During the winter, staying hydrated is important to feel your best, perform at your peak, and stay healthy and safe. Dehydration is common in the winter for two big reasons:

  • Cold temperatures blunt the thirst mechanism, so you may not “think to drink.”
  • You may delay drinking to delay urinating, as winter clothing is cumbersome and facilities not always convenient.

Dehydration is dangerous as it can lead to feeling tired and fatigued – and to even more severe consequences. Watch your children to see whether they are shivering. This is the body’s way of warming itself. Shivering uses the energy stored in muscles to warm the body, rather than for your activity, so shivering can lead to fatigue. Children can quickly get chilled, fatigued and hungry. Stick with warm beverages. They will help you hydrate, and are a treat for the whole family. Unless you are hot, cold fluids may give you the chills rather than cool you off.

Eat Up for Energy

If you plan on being outside for more than an hour, snacks of 100 – 200 calories every hour can help refuel muscles and keep your family going. Without regular refueling, you may find your family members are more fatigued and chilled as the day goes on.

Here’s what you should pack for your day:

  • Fluids – An insulated thermos will keep drinks, such as caffeine-free tea or cocoa, nice and warm. It’s important to keep your water bottle and other beverages from freezing. Water freezes from the top down, so put well-sealed bottles in a pack upside down. Flexible water bottles may also be carried in an inside pocket of your jacket, using body heat to keep the water warm.
  • For snacks, crunchy foods tend to work best, as soft or chewy snacks often freeze at low temperatures. Whole grain crackers with nut butters or cheese, pretzels, granola bars, trail mix, Fig Newtons, and dried fruit are all great high-energy snacks. It’s always good to pack more than you think you’ll need!
  • Pack a snack for the ride home for “recovery.” This will start the refueling process for tired muscles and take the edge off of hunger.
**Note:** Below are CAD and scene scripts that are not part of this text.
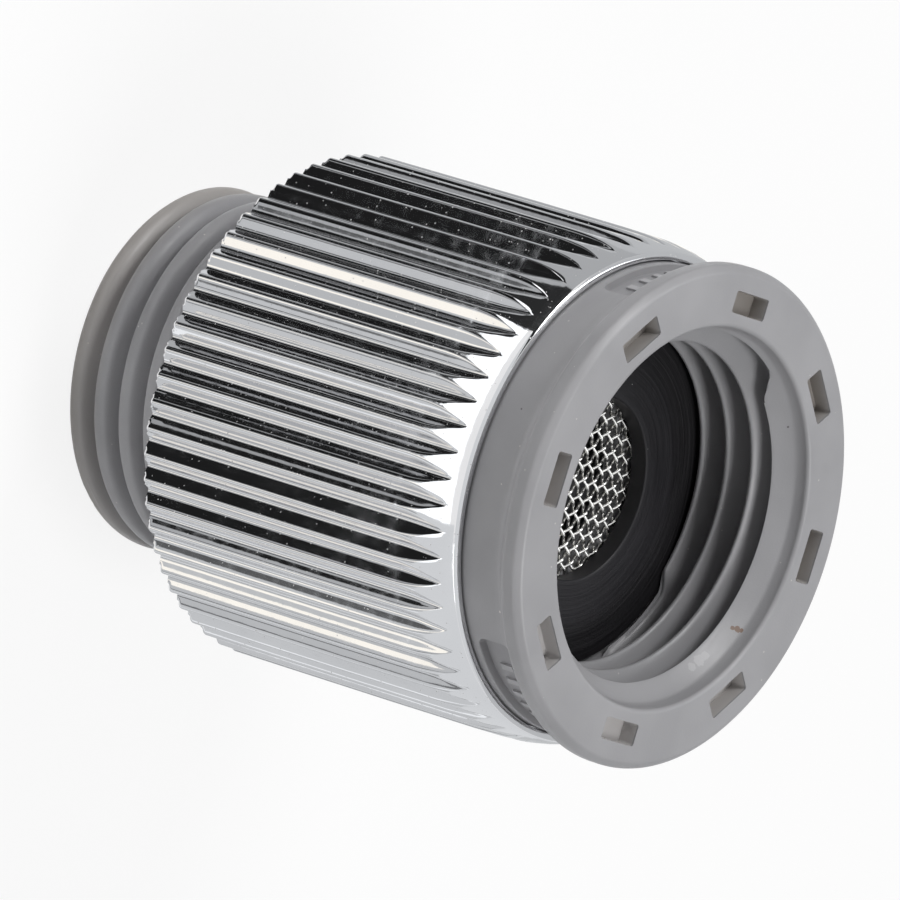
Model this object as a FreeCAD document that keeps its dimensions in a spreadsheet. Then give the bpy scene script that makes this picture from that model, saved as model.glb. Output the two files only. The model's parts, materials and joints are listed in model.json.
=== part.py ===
import FreeCAD, Part
import math
import os
import sys

import Sketcher

# Shower flow regulator, millimetres. It stands on its outlet end: the axis is Z, the outlet thread
# is at the bottom, the inlet socket opens upwards. Angles are counted from +X, seen from the inlet.

doc = FreeCAD.newDocument("ShowerFlowRegulator")

# Driving dimensions: word alias, value, what it measures
dimensions = [
    ("stub_length", 9.3, "outlet thread that shows below the sleeve"),
    ("sleeve_length", 22.4, "turning sleeve, end to end"),
    ("collar_height", 2.9, "plain collar between the sleeve and the flange's flare"),
    ("flange_thickness", 1.75, "flare and rim of the inlet flange"),
    ("thread_major_radius", 10.4775, "G1/2 thread, crest of the outlet thread"),
    ("thread_height", 1.162, "G1/2 thread, from root to crest"),
    ("root_clearance", 0.0225, "undercut and inner tube, beyond the thread's major radius"),
    ("land_clearance", 0.1425, "plain land of the socket, beyond the thread's major radius"),
    ("thread_runout", 0.8, "neck between the outlet thread and the shoulder"),
    ("inlet_thread_depth", 4.4, "threaded stretch of the inlet socket"),
    ("outlet_step", 1.4, "how much the outlet narrows below the piston's bore"),
    ("end_chamfer", 0.5, "lead-in at the outlet end"),
    ("body_wall", 2.1, "wall of the skirt and shoulder inside the sleeve"),
    ("tube_wall", 2.1, "wall of the inner tube"),
    ("sleeve_play", 0.3, "room between the sleeve and the body inside it"),
    ("sleeve_wall", 1.6, "sleeve, from its bore to the rib crests"),
    ("flute_depth", 0.56, "depth of the flutes between the ribs"),
    ("flute_width", 1.12, "width of a flute at the crests"),
    ("flute_floor", 0.22, "flat at the bottom of a flute"),
    ("flute_count", 60, "ribs round the sleeve"),
    ("flute_runout_radius", 10.0, "arc on which a flute rises out of the sleeve"),
    ("flute_phase", 0.7, "degrees from +X to the first flute"),
    ("plain_band", 0.9, "smooth band between the flute tips and the sleeve's upper end"),
    ("sleeve_mouth_wall", 0.75, "wall of the sleeve where it laps the collar"),
    ("sleeve_mouth_depth", 1.0, "how far the sleeve laps the collar"),
    ("sleeve_lip_thickness", 0.6, "inward lip at the sleeve's lower end"),
    ("sleeve_lip_clearance", 0.47, "room round the outlet thread in that lip"),
    ("sleeve_edge_chamfer", 0.2, "bevelled lower edge of the ribs"),
    ("sleeve_mouth_chamfer", 0.4, "eased upper edge of the sleeve"),
    ("collar_step", 1.1, "how far the collar stays inside the rib crests"),
    ("flange_step", 0.25, "how far the flange stays inside the rib crests"),
    ("flare_start", 0.6, "height over which the flare leaves the collar"),
    ("flare_swell", 0.2, "how far it has come out by then"),
    ("rim_edge", 0.65, "eased outer edge of the flange's face, in two bevels"),
    ("rim_edge_share", 0.29, "where the two bevels meet, as a share of that edge"),
    ("rim_land", 0.45, "upright band of the flange's rim"),
    ("face_width", 3.15, "ring-shaped face of the flange"),
    ("mouth_depth", 0.75, "tapered entry under the face"),
    ("mouth_taper", 0.35, "how much the entry narrows"),
    ("counterbore_depth", 1.8, "length of the plain land above the thread"),
    ("pocket_count", 8, "moulded pockets in the flange's face"),
    ("pocket_place", 0.65, "middle of a pocket, as a share of the face's width from the rim"),
    ("pocket_width", 1.15, "pocket across the face"),
    ("pocket_length", 2.65, "pocket along the face"),
    ("pocket_depth", 1.3, "depth of a pocket"),
    ("recess_depth", 0.3, "scale recesses in the collar"),
    ("recess_height", 2.1, "height of a recess"),
    ("recess_offset", 0.7, "plain strip between the sleeve and a recess"),
    ("recess_span", 56.0, "degrees that a recess covers"),
    ("closed_angle", -17.5, "degrees from +X to the middle of the recess at the closed end"),
    ("open_angle", 189.0, "degrees from +X to the middle of the recess at the open end"),
    ("relief_height", 1.8, "undercut below the inlet thread, which traps the washer"),
    ("floor_thickness", 1.4, "floor of the inlet socket"),
    ("seat_step", 0.2, "opening of the floor, beyond the piston's waterway"),
    ("shoulder_thickness", 2.0, "shoulder that carries the sleeve"),
    ("joint_overlap", 3.2, "how far the inlet skirt laps the inner tube"),
    ("snap_count", 4, "snap lugs that hold inlet and outlet together"),
    ("snap_height", 0.8, "height of a snap lug"),
    ("snap_width", 3.0, "width of a snap lug"),
    ("snap_reach", 0.7, "how far a lug stands out of the tube"),
    ("key_count", 4, "keys between the cam ring and the sleeve"),
    ("key_width", 2.0, "width of a key"),
    ("key_height", 0.4, "how far a key stands out of the cam ring"),
    ("travel", 2.4, "stroke of the piston"),
    ("turn_angle", 160.0, "degrees that the sleeve turns, open to closed"),
    ("pin_radius", 0.7, "drive pins"),
    ("piston_wall", 3.35, "wall of the piston"),
    ("piston_end", 0.6, "land of the piston beyond each seal"),
    ("plug_gap", 0.4, "room between the metering cone's root and the piston's waterway"),
    ("plug_taper", 2.2, "how much the metering cone narrows"),
    ("spider_thickness", 1.4, "ring and arms that carry the metering cone"),
    ("spider_step", 0.2, "opening of the spider's ring, beyond the piston's bore"),
    ("arm_width", 1.3, "arms of the spider"),
    ("arm_count", 4, "arms of the spider"),
    ("seal_thickness", 0.9, "section of the sealing rings"),
    ("groove_play", 0.15, "room beside a sealing ring in its groove"),
    ("washer_step", 0.05, "opening of the washer, beyond the floor's"),
    ("washer_thickness", 1.7, "filter washer"),
    ("screen_lap", 1.35, "edge of the screen under the washer"),
    ("screen_rim", 1.2, "pressed edge of the screen"),
    ("wire_width", 0.3, "wire of the screen"),
    ("wire_pitch", 1.0, "spacing of the wires"),
    ("slide_clearance", 0.05, "radial room of a sliding or turning fit"),
    ("turn_clearance", 0.1, "room between faces that turn on each other"),
    ("seal_clearance", 0.03, "room between a sealing ring and its walls"),
    ("pin_clearance", 0.12, "room round a drive pin in its slot or groove"),
]

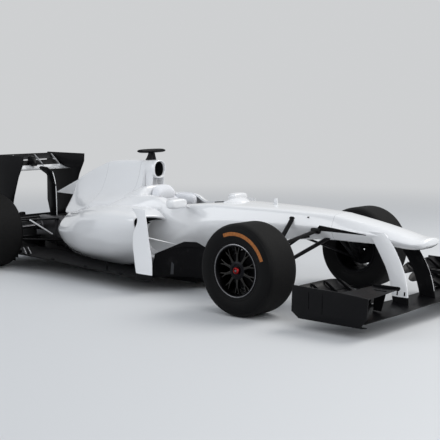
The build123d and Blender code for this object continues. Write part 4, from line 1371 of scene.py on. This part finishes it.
def bargeboards():
    rings = []
    for share in (0, 0.15, 0.5, 0.8, 0.965, 1):
        outer = []
        for foot_x, foot_y, top_x, top_y, top_z in BARGEBOARD_PLAN:
            x = foot_x + (top_x - foot_x) * share
            y = foot_y + (top_y - foot_y) * share
            outer.append((x, y, BARGEBOARD_FOOT + (top_z - BARGEBOARD_FOOT) * share))
        ring = outer + [(x - 3, y - 5, z) for x, y, z in reversed(outer)]
        rings.append([at(*point) for point in ring])
    obj = bridged("bargeboard", rings)

    def at_end(edge):
        for ring in (rings[0], rings[-1]):
            if all(any((vert.co - point).length < NEAR for point in ring) for vert in edge.verts):
                return True
        return False

    creased(obj, at_end)
    creased(obj, lambda edge: abs(edge.verts[0].co.z - edge.verts[1].co.z) > 0.004, 0.8)
    object_mode()
    parts = [rounded(obj)]
    parts += [level("bargeboard_shelf", z, BARGEBOARD_SHELF, 3, 0.001) for z in (150, 210)]
    done(pair("bargeboard_pair", *parts), FLOOR_CARBON, "bargeboards")


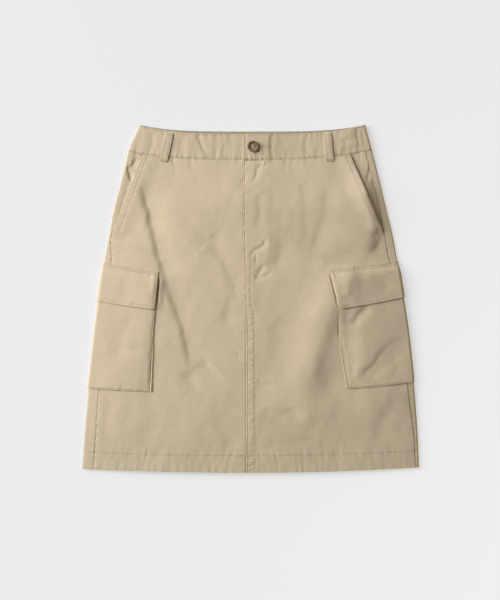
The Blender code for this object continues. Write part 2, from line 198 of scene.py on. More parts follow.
POCKET_EDGES = {
    Side.LEFT: (
        EdgePoint(44, 140.6),
        EdgePoint(-10, 146.2),
        EdgePoint(-60, 151.2),
        EdgePoint(-103, 154.6),
        EdgePoint(-145, 156.6),
    ),
    Side.RIGHT: (
        EdgePoint(45, 124.2),
        EdgePoint(-14, 138.2),
        EdgePoint(-70, 140.6),
        EdgePoint(-100, 146.4),
        EdgePoint(-140, 153.4),
    ),
}
BACK_POCKETS = {Side.LEFT: 70.0, Side.RIGHT: 64.0}


class Crease(NamedTuple):
    """A soft crease: the places it runs through, half its width towards the upper left and towards the
    lower right, and its rise, which is below 0 for a trough."""

    path: tuple[tuple[float, float], ...]
    near: float
    far: float
    rise: float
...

Look for foods that contain a combination of fluids, protein and carbohydrates: chocolate milk, or a peanut butter sandwich with some 100% fruit juice, or a yogurt smoothie all fit the bill.

Start Tomorrow Today

If you are planning back-to-back days of skiing and snowboarding, or other activities that will last more than an hour, you need to recharge energy stores. Have a snack in the evening to be sure your family starts of the day with a “full battery” to prevent a mid-morning “bonk.”

The proper gear, smart eating, and staying hydrated will help you and your kids stay warm and enjoy Vermont’s winter wonderland.

Cathy McIsaac, RD, is a registered dietitian at The University of Vermont Medical Center. She enjoys both Alpine and Nordic skiing and tries to get outside as often as she can. Her favorite moment was spending her birthday in fresh powder at Smuggler’s Notch last year.